* [Stored records]
## START

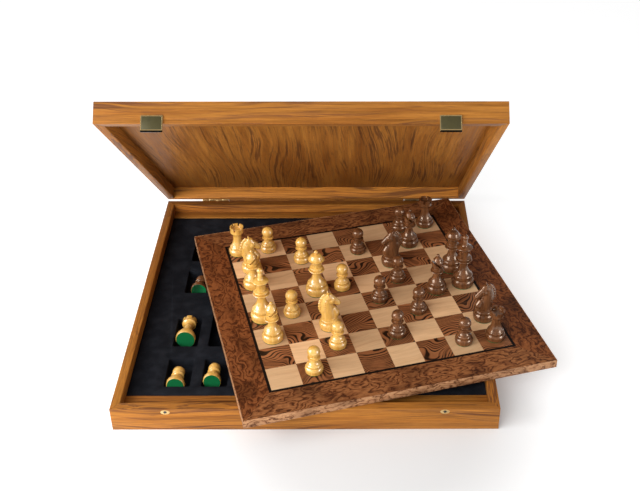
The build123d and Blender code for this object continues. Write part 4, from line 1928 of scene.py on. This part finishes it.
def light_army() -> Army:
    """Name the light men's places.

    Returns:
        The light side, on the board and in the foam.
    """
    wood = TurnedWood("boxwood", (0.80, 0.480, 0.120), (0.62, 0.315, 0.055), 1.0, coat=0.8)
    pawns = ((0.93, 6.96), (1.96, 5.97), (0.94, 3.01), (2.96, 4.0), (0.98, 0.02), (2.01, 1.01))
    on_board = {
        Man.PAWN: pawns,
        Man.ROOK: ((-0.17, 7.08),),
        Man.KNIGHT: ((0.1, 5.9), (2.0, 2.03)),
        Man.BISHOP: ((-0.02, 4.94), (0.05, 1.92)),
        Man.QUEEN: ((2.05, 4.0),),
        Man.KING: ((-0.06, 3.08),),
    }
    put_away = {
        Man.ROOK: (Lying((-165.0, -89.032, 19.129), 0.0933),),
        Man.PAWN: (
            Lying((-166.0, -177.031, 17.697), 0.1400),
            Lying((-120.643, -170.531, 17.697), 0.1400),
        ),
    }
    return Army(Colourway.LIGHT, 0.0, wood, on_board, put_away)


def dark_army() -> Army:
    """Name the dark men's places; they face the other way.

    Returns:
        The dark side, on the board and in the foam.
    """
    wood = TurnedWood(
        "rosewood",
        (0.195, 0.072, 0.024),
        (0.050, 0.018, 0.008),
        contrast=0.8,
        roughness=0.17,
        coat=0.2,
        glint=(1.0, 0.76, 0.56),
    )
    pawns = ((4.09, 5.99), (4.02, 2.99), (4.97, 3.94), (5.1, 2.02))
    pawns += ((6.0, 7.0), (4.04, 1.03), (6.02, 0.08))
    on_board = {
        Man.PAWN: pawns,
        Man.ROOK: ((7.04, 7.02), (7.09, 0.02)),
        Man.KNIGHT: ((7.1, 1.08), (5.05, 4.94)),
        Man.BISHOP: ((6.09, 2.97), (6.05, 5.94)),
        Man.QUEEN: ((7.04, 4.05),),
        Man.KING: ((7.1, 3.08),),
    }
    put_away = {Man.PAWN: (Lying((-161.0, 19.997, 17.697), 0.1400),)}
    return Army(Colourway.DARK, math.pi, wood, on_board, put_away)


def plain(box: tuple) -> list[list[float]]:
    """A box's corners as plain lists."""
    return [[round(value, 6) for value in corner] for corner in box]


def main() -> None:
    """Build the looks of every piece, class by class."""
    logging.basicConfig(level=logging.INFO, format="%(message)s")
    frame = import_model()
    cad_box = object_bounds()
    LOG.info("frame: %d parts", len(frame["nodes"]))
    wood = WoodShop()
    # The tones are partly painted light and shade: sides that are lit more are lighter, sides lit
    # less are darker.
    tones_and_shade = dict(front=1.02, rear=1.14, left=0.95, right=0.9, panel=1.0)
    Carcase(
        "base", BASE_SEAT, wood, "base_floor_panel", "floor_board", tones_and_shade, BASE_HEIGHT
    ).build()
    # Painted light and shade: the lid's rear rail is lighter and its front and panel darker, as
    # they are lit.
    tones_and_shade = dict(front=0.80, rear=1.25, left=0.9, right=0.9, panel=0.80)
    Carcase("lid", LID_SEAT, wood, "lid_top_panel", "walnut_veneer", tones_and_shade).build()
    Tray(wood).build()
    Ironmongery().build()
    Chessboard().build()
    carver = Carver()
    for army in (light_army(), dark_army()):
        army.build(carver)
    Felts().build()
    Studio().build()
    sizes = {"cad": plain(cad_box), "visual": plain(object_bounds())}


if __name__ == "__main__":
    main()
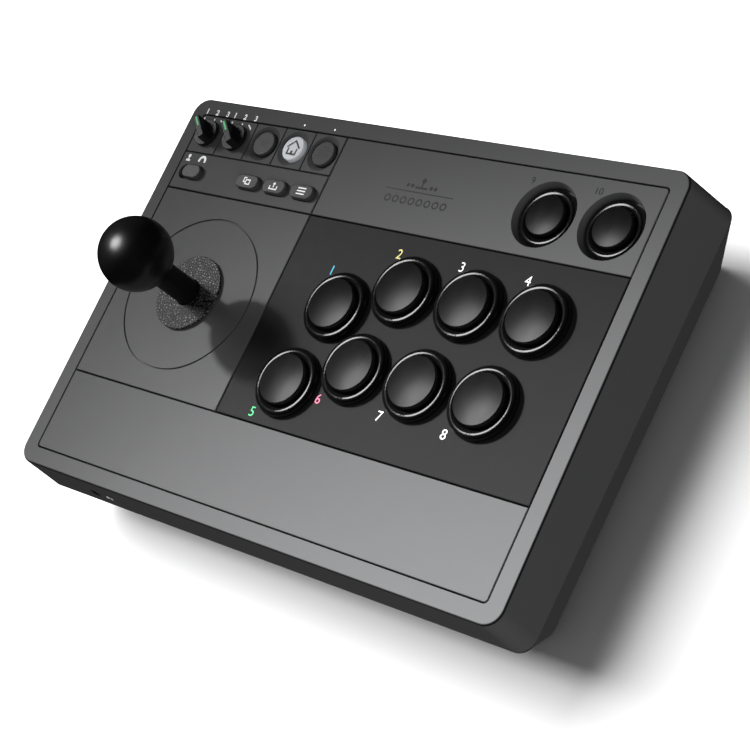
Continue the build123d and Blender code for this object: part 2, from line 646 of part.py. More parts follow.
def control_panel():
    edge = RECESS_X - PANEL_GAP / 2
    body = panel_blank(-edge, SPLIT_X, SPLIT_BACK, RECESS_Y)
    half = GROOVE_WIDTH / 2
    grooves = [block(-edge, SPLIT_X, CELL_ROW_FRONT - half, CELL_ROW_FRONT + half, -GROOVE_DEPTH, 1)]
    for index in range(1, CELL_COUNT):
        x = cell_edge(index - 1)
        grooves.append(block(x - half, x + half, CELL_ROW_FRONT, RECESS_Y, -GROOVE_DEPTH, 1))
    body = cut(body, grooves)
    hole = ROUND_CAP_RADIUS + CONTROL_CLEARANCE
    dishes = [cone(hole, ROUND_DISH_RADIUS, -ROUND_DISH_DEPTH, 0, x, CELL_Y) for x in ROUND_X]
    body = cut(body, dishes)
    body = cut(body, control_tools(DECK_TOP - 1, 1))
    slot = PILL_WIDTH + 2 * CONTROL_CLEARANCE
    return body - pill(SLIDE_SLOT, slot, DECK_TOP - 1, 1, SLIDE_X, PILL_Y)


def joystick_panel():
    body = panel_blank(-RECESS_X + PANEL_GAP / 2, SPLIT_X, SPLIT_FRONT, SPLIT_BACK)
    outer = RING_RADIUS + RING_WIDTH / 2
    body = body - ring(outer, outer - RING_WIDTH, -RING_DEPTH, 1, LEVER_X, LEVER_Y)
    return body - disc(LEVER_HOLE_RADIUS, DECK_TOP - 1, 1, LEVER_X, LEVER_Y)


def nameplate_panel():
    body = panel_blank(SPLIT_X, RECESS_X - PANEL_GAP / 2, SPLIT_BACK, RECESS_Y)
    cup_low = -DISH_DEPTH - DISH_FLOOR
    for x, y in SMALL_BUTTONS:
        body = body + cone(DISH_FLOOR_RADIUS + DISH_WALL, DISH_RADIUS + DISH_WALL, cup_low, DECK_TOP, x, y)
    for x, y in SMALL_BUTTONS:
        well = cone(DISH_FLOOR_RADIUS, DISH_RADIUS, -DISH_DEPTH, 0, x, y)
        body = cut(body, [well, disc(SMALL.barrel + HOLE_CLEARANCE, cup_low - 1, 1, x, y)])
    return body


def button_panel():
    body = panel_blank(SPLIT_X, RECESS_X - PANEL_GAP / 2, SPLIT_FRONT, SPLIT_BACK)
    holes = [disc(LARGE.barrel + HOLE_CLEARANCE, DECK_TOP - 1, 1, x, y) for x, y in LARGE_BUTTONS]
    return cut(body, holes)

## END

* [What you will do]
Please output every record, keeping each line exact.

* [Right answer]
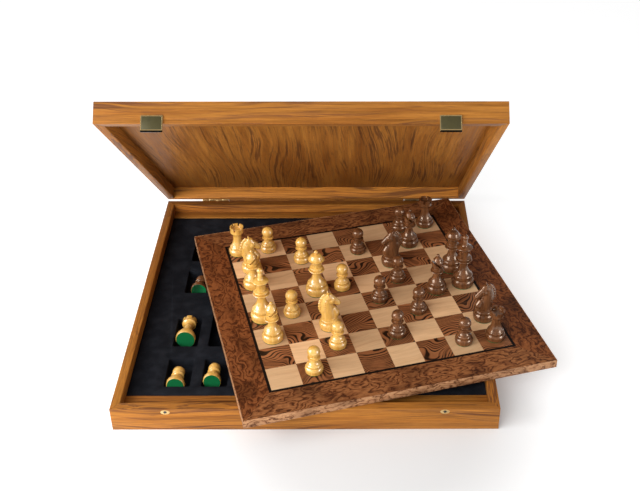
The build123d and Blender code for this object continues. Write part 4, from line 1928 of scene.py on. This part finishes it.
def light_army() -> Army:
    """Name the light men's places.

    Returns:
        The light side, on the board and in the foam.
    """
    wood = TurnedWood("boxwood", (0.80, 0.480, 0.120), (0.62, 0.315, 0.055), 1.0, coat=0.8)
    pawns = ((0.93, 6.96), (1.96, 5.97), (0.94, 3.01), (2.96, 4.0), (0.98, 0.02), (2.01, 1.01))
    on_board = {
        Man.PAWN: pawns,
        Man.ROOK: ((-0.17, 7.08),),
        Man.KNIGHT: ((0.1, 5.9), (2.0, 2.03)),
        Man.BISHOP: ((-0.02, 4.94), (0.05, 1.92)),
        Man.QUEEN: ((2.05, 4.0),),
        Man.KING: ((-0.06, 3.08),),
    }
    put_away = {
        Man.ROOK: (Lying((-165.0, -89.032, 19.129), 0.0933),),
        Man.PAWN: (
            Lying((-166.0, -177.031, 17.697), 0.1400),
            Lying((-120.643, -170.531, 17.697), 0.1400),
        ),
    }
    return Army(Colourway.LIGHT, 0.0, wood, on_board, put_away)


def dark_army() -> Army:
    """Name the dark men's places; they face the other way.

    Returns:
        The dark side, on the board and in the foam.
    """
    wood = TurnedWood(
        "rosewood",
        (0.195, 0.072, 0.024),
        (0.050, 0.018, 0.008),
        contrast=0.8,
        roughness=0.17,
        coat=0.2,
        glint=(1.0, 0.76, 0.56),
    )
    pawns = ((4.09, 5.99), (4.02, 2.99), (4.97, 3.94), (5.1, 2.02))
    pawns += ((6.0, 7.0), (4.04, 1.03), (6.02, 0.08))
    on_board = {
        Man.PAWN: pawns,
        Man.ROOK: ((7.04, 7.02), (7.09, 0.02)),
        Man.KNIGHT: ((7.1, 1.08), (5.05, 4.94)),
        Man.BISHOP: ((6.09, 2.97), (6.05, 5.94)),
        Man.QUEEN: ((7.04, 4.05),),
        Man.KING: ((7.1, 3.08),),
    }
    put_away = {Man.PAWN: (Lying((-161.0, 19.997, 17.697), 0.1400),)}
    return Army(Colourway.DARK, math.pi, wood, on_board, put_away)


def plain(box: tuple) -> list[list[float]]:
    """A box's corners as plain lists."""
    return [[round(value, 6) for value in corner] for corner in box]


def main() -> None:
    """Build the looks of every piece, class by class."""
    logging.basicConfig(level=logging.INFO, format="%(message)s")
    frame = import_model()
    cad_box = object_bounds()
    LOG.info("frame: %d parts", len(frame["nodes"]))
    wood = WoodShop()
    # The tones are partly painted light and shade: sides that are lit more are lighter, sides lit
    # less are darker.
    tones_and_shade = dict(front=1.02, rear=1.14, left=0.95, right=0.9, panel=1.0)
    Carcase(
        "base", BASE_SEAT, wood, "base_floor_panel", "floor_board", tones_and_shade, BASE_HEIGHT
    ).build()
    # Painted light and shade: the lid's rear rail is lighter and its front and panel darker, as
    # they are lit.
    tones_and_shade = dict(front=0.80, rear=1.25, left=0.9, right=0.9, panel=0.80)
    Carcase("lid", LID_SEAT, wood, "lid_top_panel", "walnut_veneer", tones_and_shade).build()
    Tray(wood).build()
    Ironmongery().build()
    Chessboard().build()
    carver = Carver()
    for army in (light_army(), dark_army()):
        army.build(carver)
    Felts().build()
    Studio().build()
    sizes = {"cad": plain(cad_box), "visual": plain(object_bounds())}


if __name__ == "__main__":
    main()
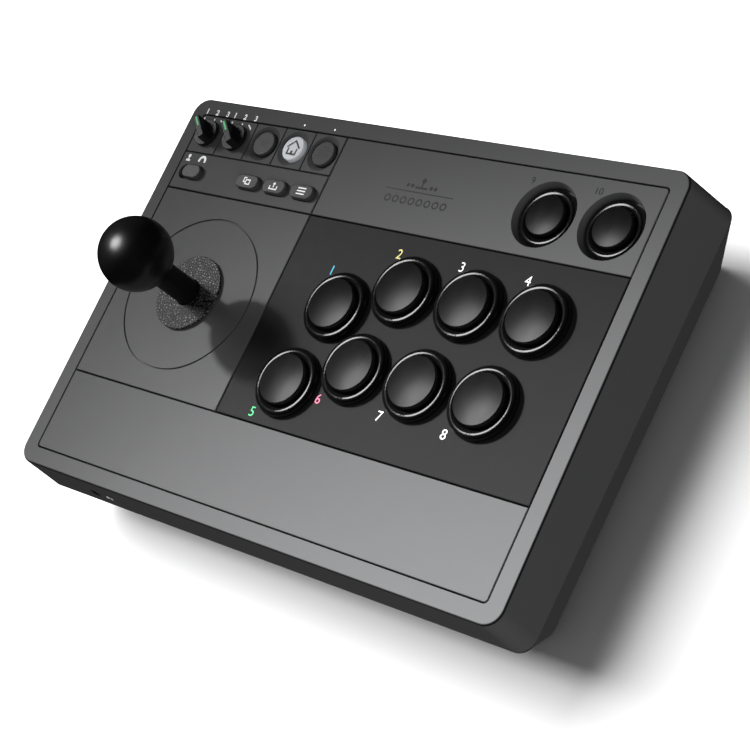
Continue the build123d and Blender code for this object: part 2, from line 646 of part.py. More parts follow.
def control_panel():
    edge = RECESS_X - PANEL_GAP / 2
    body = panel_blank(-edge, SPLIT_X, SPLIT_BACK, RECESS_Y)
    half = GROOVE_WIDTH / 2
    grooves = [block(-edge, SPLIT_X, CELL_ROW_FRONT - half, CELL_ROW_FRONT + half, -GROOVE_DEPTH, 1)]
    for index in range(1, CELL_COUNT):
        x = cell_edge(index - 1)
        grooves.append(block(x - half, x + half, CELL_ROW_FRONT, RECESS_Y, -GROOVE_DEPTH, 1))
    body = cut(body, grooves)
    hole = ROUND_CAP_RADIUS + CONTROL_CLEARANCE
    dishes = [cone(hole, ROUND_DISH_RADIUS, -ROUND_DISH_DEPTH, 0, x, CELL_Y) for x in ROUND_X]
    body = cut(body, dishes)
    body = cut(body, control_tools(DECK_TOP - 1, 1))
    slot = PILL_WIDTH + 2 * CONTROL_CLEARANCE
    return body - pill(SLIDE_SLOT, slot, DECK_TOP - 1, 1, SLIDE_X, PILL_Y)


def joystick_panel():
    body = panel_blank(-RECESS_X + PANEL_GAP / 2, SPLIT_X, SPLIT_FRONT, SPLIT_BACK)
    outer = RING_RADIUS + RING_WIDTH / 2
    body = body - ring(outer, outer - RING_WIDTH, -RING_DEPTH, 1, LEVER_X, LEVER_Y)
    return body - disc(LEVER_HOLE_RADIUS, DECK_TOP - 1, 1, LEVER_X, LEVER_Y)


def nameplate_panel():
    body = panel_blank(SPLIT_X, RECESS_X - PANEL_GAP / 2, SPLIT_BACK, RECESS_Y)
    cup_low = -DISH_DEPTH - DISH_FLOOR
    for x, y in SMALL_BUTTONS:
        body = body + cone(DISH_FLOOR_RADIUS + DISH_WALL, DISH_RADIUS + DISH_WALL, cup_low, DECK_TOP, x, y)
    for x, y in SMALL_BUTTONS:
        well = cone(DISH_FLOOR_RADIUS, DISH_RADIUS, -DISH_DEPTH, 0, x, y)
        body = cut(body, [well, disc(SMALL.barrel + HOLE_CLEARANCE, cup_low - 1, 1, x, y)])
    return body


def button_panel():
    body = panel_blank(SPLIT_X, RECESS_X - PANEL_GAP / 2, SPLIT_FRONT, SPLIT_BACK)
    holes = [disc(LARGE.barrel + HOLE_CLEARANCE, DECK_TOP - 1, 1, x, y) for x, y in LARGE_BUTTONS]
    return cut(body, holes)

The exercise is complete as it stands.